▶ **EXCERPTED DATA**
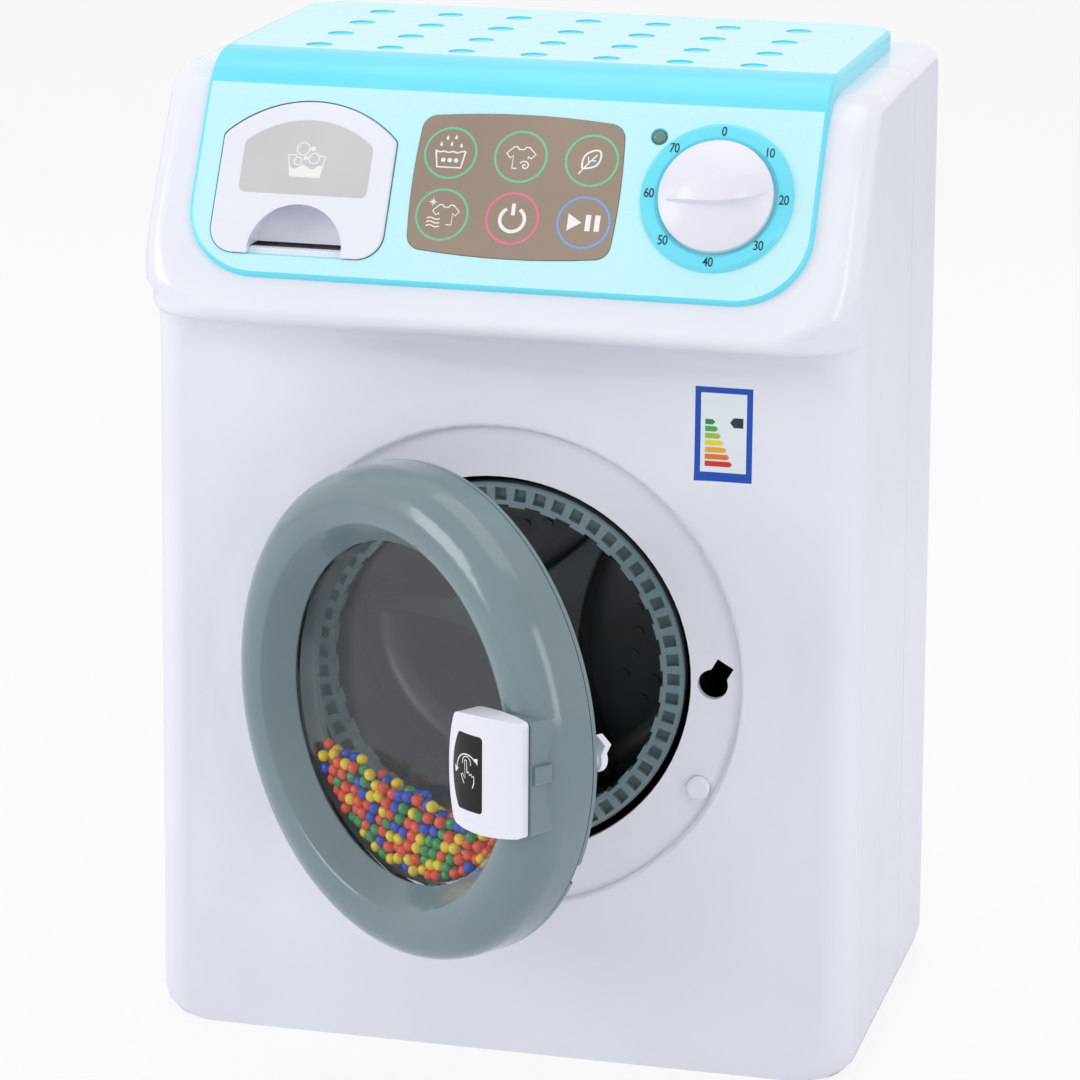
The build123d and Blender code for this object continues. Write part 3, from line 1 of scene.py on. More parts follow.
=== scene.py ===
# %% [markdown]
# # Dressing a toy washing machine
# The solid parts of this toy come from a CAD program, packed as one model with a named body for
# every piece that moves. Here each part gets the finish of the real toy: glossy white and cyan
# plastic, a bronze touch panel, clear windows with loose beads, and the small printed signs.
# The model is loaded first, and nothing in it is moved, because the looks must fit the mechanics.

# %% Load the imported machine
import json
import math

import bmesh
import bpy
import numpy as np
from mathutils import Matrix, Vector
from mathutils.bvhtree import BVHTree

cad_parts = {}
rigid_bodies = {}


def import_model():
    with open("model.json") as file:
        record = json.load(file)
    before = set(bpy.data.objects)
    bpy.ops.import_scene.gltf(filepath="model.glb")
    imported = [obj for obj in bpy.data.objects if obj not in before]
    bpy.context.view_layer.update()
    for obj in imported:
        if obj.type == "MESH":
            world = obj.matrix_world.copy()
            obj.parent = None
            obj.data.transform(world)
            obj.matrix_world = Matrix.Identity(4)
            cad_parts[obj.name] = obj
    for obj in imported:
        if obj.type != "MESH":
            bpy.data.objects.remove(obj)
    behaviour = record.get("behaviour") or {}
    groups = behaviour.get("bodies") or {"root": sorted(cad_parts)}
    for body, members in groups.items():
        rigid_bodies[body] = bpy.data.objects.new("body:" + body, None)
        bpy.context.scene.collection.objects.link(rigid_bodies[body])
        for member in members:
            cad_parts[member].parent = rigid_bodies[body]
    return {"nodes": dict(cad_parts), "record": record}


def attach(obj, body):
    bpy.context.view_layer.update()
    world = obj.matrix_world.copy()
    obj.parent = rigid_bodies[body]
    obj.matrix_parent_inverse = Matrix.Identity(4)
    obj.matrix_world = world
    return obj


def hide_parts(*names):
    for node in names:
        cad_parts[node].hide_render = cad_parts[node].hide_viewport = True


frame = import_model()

for leftover in [o for o in bpy.data.objects if o.name in ("Cube", "Light", "Camera")]:
    bpy.data.objects.remove(leftover)

nodes = frame["nodes"]
subpart_slots = {row["node"]: row["material_slot"] for row in frame["record"]["subparts"]}
bodies = frame["record"]["behaviour"]["bodies"]
node_body = {node: body for body, members in bodies.items() for node in members}
scene = bpy.context.scene
mm = 0.001
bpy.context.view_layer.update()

# %% [markdown]
# ## The camera
# The photograph was taken from a little right of the front and from above, with a long lens.
# The directions of the camera were worked out from straight edges of the toy, so they are
# written as the columns of its matrix, with a small roll because the picture is not quite level.
# A long lens keeps the upright edges nearly parallel.

# %% Place the camera
focal_length = 147.67
sensor_width = 36.0
viewpoint = Vector((358.5, -1403.9, 561.9)) * mm
roll = math.radians(0.40)

camera_data = bpy.data.cameras.new("photo_camera")
camera_data.lens = focal_length
camera_data.sensor_width = sensor_width
camera = bpy.data.objects.new("photo_camera", camera_data)
scene.collection.objects.link(camera)
scene.camera = camera

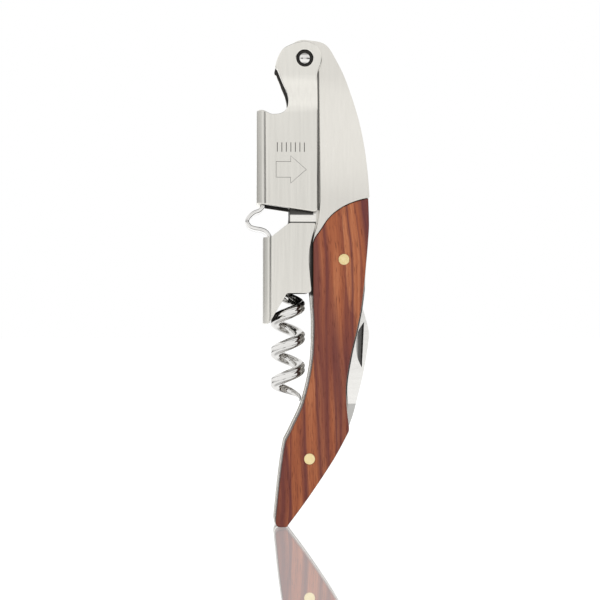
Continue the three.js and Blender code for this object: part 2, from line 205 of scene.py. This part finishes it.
rosewoodValues = {
    "bands": [(0.20, (0.16, 0.032, 0.020)), (0.36, (0.27, 0.062, 0.026)), (0.50, (0.38, 0.105, 0.038)),
              (0.62, (0.50, 0.170, 0.070)), (0.76, (0.72, 0.36, 0.19))],
    "vein": (0.115, 0.022, 0.026), "pore": (0.11, 0.022, 0.012), "seam": (0.020, 0.008, 0.006),
    "seamDark": 0.92, "toneGrain": (300, 12), "fineGrain": (2100, 55), "ringGrain": (120, 9, 5.7),
    "lineGrain": (215, 8, 3.3), "poreGrain": (4600, 340), "sway": 2.4 * mm, "swayScale": 21.0,
    "ripple": 0.22 * mm, "rippleScale": 420.0, "lean": 0.05, "rings": 5.0, "roughness": 0.42,
}


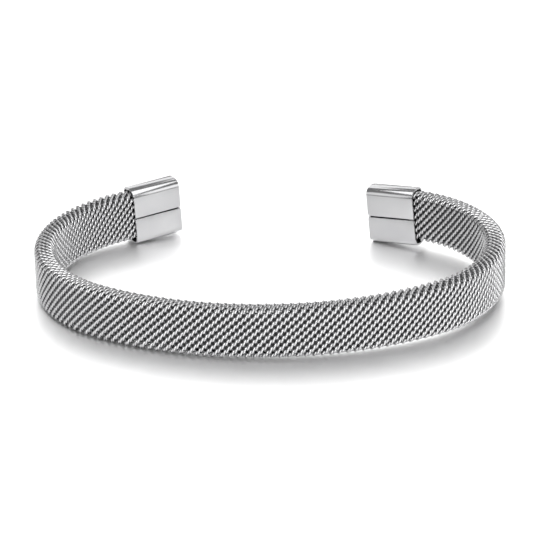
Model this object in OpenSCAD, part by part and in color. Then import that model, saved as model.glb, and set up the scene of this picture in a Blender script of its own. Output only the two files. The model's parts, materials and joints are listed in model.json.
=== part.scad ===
// Open cuff bracelet: a flattened sleeve of woven steel wire, bent into an open oval,
// with a folded sheet-steel cap on each end. It lies on its side, gap to the back (+Y).

/* [Band] */
// Width of the mesh band, which stands upright here
band_w = 7.0; // [5:0.1:9]
// Thickness of the flattened mesh sleeve
band_t = 2.8; // [2.4:0.1:3.6]
// Radius of the four long edges of the sleeve
band_edge_r = 0.85; // [0.4:0.05:1.15]

/* [Bend, along the middle of the band] */
// Radius of the long, nearly straight front
front_r = 41.4; // [36:0.1:60]
// Turn of the front to the left of its lowest point
front_turn_left = 35; // [25:0.1:40]
// Turn of the front to the right of its lowest point
front_turn_right = 30.8; // [25:0.1:40]
// Radius of the tight bend at the left side
side_r_left = 20.1; // [16:0.1:24]
// Turn of the left side
side_turn_left = 88.3; // [80:0.1:95]
// Radius of the tight bend at the right side
side_r_right = 19.2; // [16:0.1:24]
// Turn of the right side
side_turn_right = 98.7; // [80:0.1:100]
// Radius of the left arm, behind the side
arm_r_left = 20.6; // [16:0.1:40]
// Turn of the left arm
arm_turn_left = 28.6; // [15:0.1:35]
// Radius of the right arm, behind the side
arm_r_right = 16.5; // [14:0.1:40]
// Turn of the right arm
arm_turn_right = 21.8; // [15:0.1:35]

/* [End caps] */
// Length of a cap, from its mouth to its closed end
cap_l = 7.4; // [6:0.1:10]
// Width of a cap, upright here
cap_w = 8.5; // [8.3:0.1:10]
// Thickness of a cap
cap_t = 3.5; // [3.2:0.1:4.2]
// Outer radius of a cap's four folded edges
cap_edge_r = 1.05; // [0.6:0.05:1.3]
// Thickness of the folded sheet
sheet_t = 0.3; // [0.2:0.05:0.4]
// Width of the seam where the two flaps of the sheet meet, on the wrist side
seam_w = 0.2; // [0.1:0.05:0.4]
// Radius of the flaps' corners at the closed end
flap_corner_r = 0.35; // [0.2:0.05:0.6]
// Depth of the notch between those corners
notch_depth = 0.2; // [0.1:0.05:0.25]
// How far the left cap's closed end points up (negative) or down (positive)
cap_dip_left = -2.4; // [-3:0.1:3]
// How far the right cap's closed end points up (negative) or down (positive)
cap_dip_right = 4.7; // [-3:0.1:5]

/* [Hidden] */
$fn = 96;

// The crimped end of the sleeve is pressed in on its narrow sides, to go inside a cap with some
// room on its broad faces and before the cap's closed end
crimp_in = 0.2;
face_room = 0.2;
end_room = 0.6;
tongue_w = band_w - 2 * crimp_in;
tongue_t = cap_t - 2 * sheet_t - 2 * face_room;
tongue_r = tongue_t / 2 - crimp_in;
tongue_l = cap_l - sheet_t - end_room;
// Length of it that shows before the cap's mouth
tongue_lead = 0.5;

// How far a cutting shape starts outside what it cuts
cut_over = 0.1;

// Each arc is slimmer than the one before it by this much all round, and starts inside it
arc_step = 0.01;
arc_lap = 0.3;

// One arc of the bend is a radius and a turn; a side is its list of arcs
LEFT_ARCS = [
    [front_r, front_turn_left],
    [side_r_left, side_turn_left],
    [arm_r_left, arm_turn_left]
];
RIGHT_ARCS = [
    [front_r, front_turn_right],
    [side_r_right, side_turn_right],
    [arm_r_right, arm_turn_right]
];

// Sum of the turns before arc n, and the point where arc n starts
function heading(arcs, n) = n == 0 ? 0 : heading(arcs, n - 1) + arcs[n - 1][1];
function start(arcs, n) = n == 0 ? [0, 0] : start(arcs, n - 1) + arcs[n - 1][0] * [
    sin(heading(arcs, n)) - sin(heading(arcs, n - 1)),
    cos(heading(arcs, n - 1)) - cos(heading(arcs, n))
];
// A point given along and outward from the end of a side, in plan
function past_end(arcs, along, outward) =
    start(arcs, 3) + along * [cos(heading(arcs, 3)), sin(heading(arcs, 3))]
    + outward * [sin(heading(arcs, 3)), -cos(heading(arcs, 3))];

// Reach of the cuff to each side, to the front and to the back, from the front's lowest point
reach_left = side_r_left + (front_r - side_r_left) * sin(front_turn_left) + band_t / 2;
reach_right = side_r_right + (front_r - side_r_right) * sin(front_turn_right) + band_t / 2;
reach_front = -band_t / 2;
reach_back = past_end(LEFT_ARCS, tongue_lead + cap_l, cap_t / 2)[1];
middle = [(reach_right - reach_left) / 2, (reach_front + reach_back) / 2];

// The cuff rests on three spots: the left cap's mouth, the right cap's closed end, and the
// front of the band on its left half. Each is a plan point and its depth below mid-band.
left_plan = past_end(LEFT_ARCS, tongue_lead, 0);
right_plan = past_end(RIGHT_ARCS, tongue_lead + cap_l, 0);
left_spot = [-left_plan[0], left_plan[1], cap_w / 2];
right_spot = [
    right_plan[0], right_plan[1], cap_w / 2 * cos(cap_dip_right) + cap_l * sin(cap_dip_right)
];
// The spot under the band, at a given turn to the left of its lowest point in plan
function outer_foot(arcs, n, turn) = start(arcs, n)
    + arcs[n][0] * [sin(turn) - sin(heading(arcs, n)), cos(heading(arcs, n)) - cos(turn)]
    + (band_t / 2 - band_edge_r) * [sin(turn), -cos(turn)];
function foot_plan(turn) =
    outer_foot(LEFT_ARCS, turn > front_turn_left ? 1 : 0, turn);
function front_spot(turn) = [-foot_plan(turn)[0], foot_plan(turn)[1], band_w / 2];
// Slopes along x and y of the plane through the three, by Cramer's rule
function plane_slopes(a, b) =
    [a[2] * b[1] - b[2] * a[1], a[0] * b[2] - b[0] * a[2]] / (a[0] * b[1] - b[0] * a[1]);
function slopes(turn) = plane_slopes(left_spot - front_spot(turn), right_spot - front_spot(turn));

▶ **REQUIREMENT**
In the listing above, reproduce the first line and each one after it through the line that contains "record = json.load(file)".

▶ **OUTPUT OF THE EXERCISE**
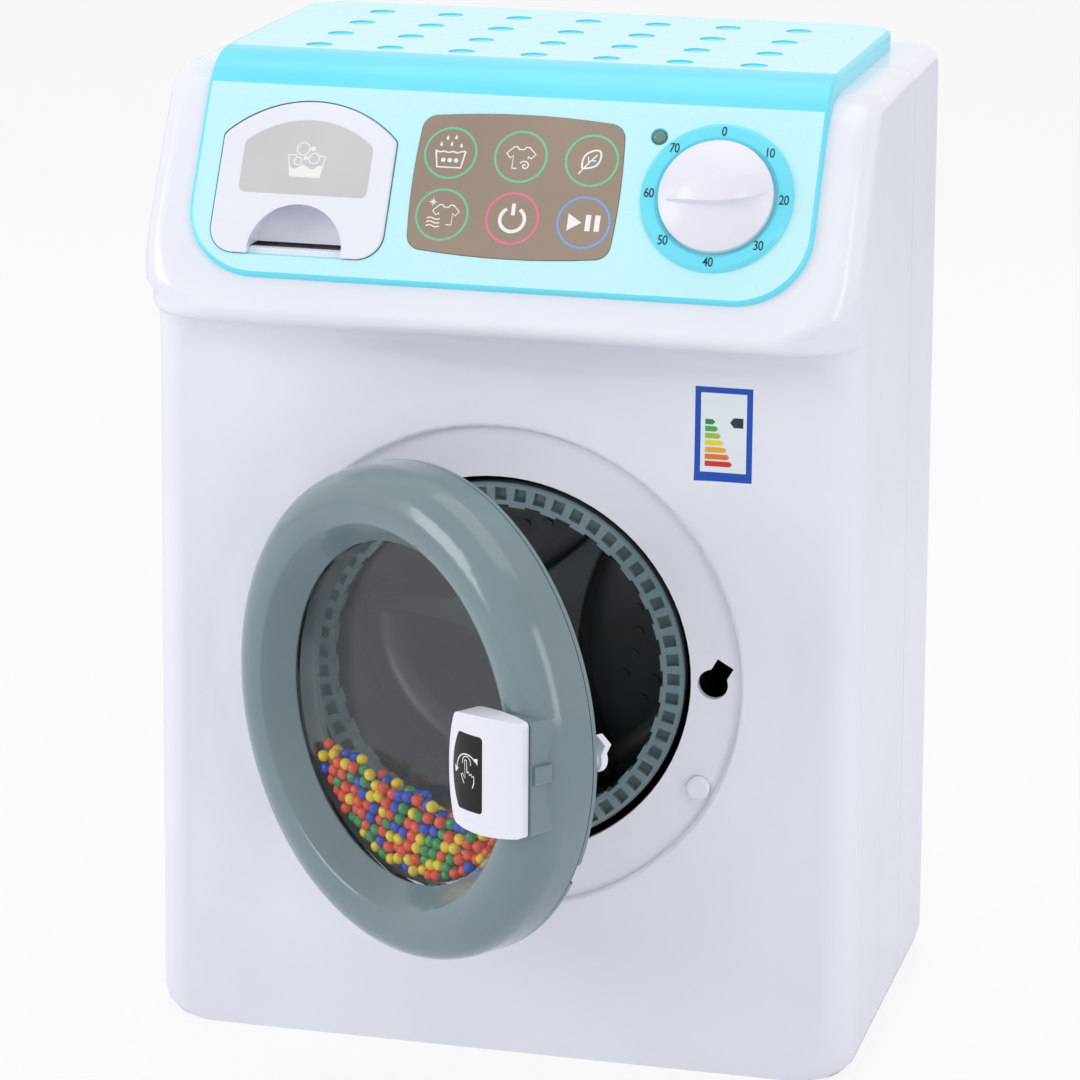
The build123d and Blender code for this object continues. Write part 3, from line 1 of scene.py on. More parts follow.
=== scene.py ===
# %% [markdown]
# # Dressing a toy washing machine
# The solid parts of this toy come from a CAD program, packed as one model with a named body for
# every piece that moves. Here each part gets the finish of the real toy: glossy white and cyan
# plastic, a bronze touch panel, clear windows with loose beads, and the small printed signs.
# The model is loaded first, and nothing in it is moved, because the looks must fit the mechanics.

# %% Load the imported machine
import json
import math

import bmesh
import bpy
import numpy as np
from mathutils import Matrix, Vector
from mathutils.bvhtree import BVHTree

cad_parts = {}
rigid_bodies = {}


def import_model():
    with open("model.json") as file:
        record = json.load(file)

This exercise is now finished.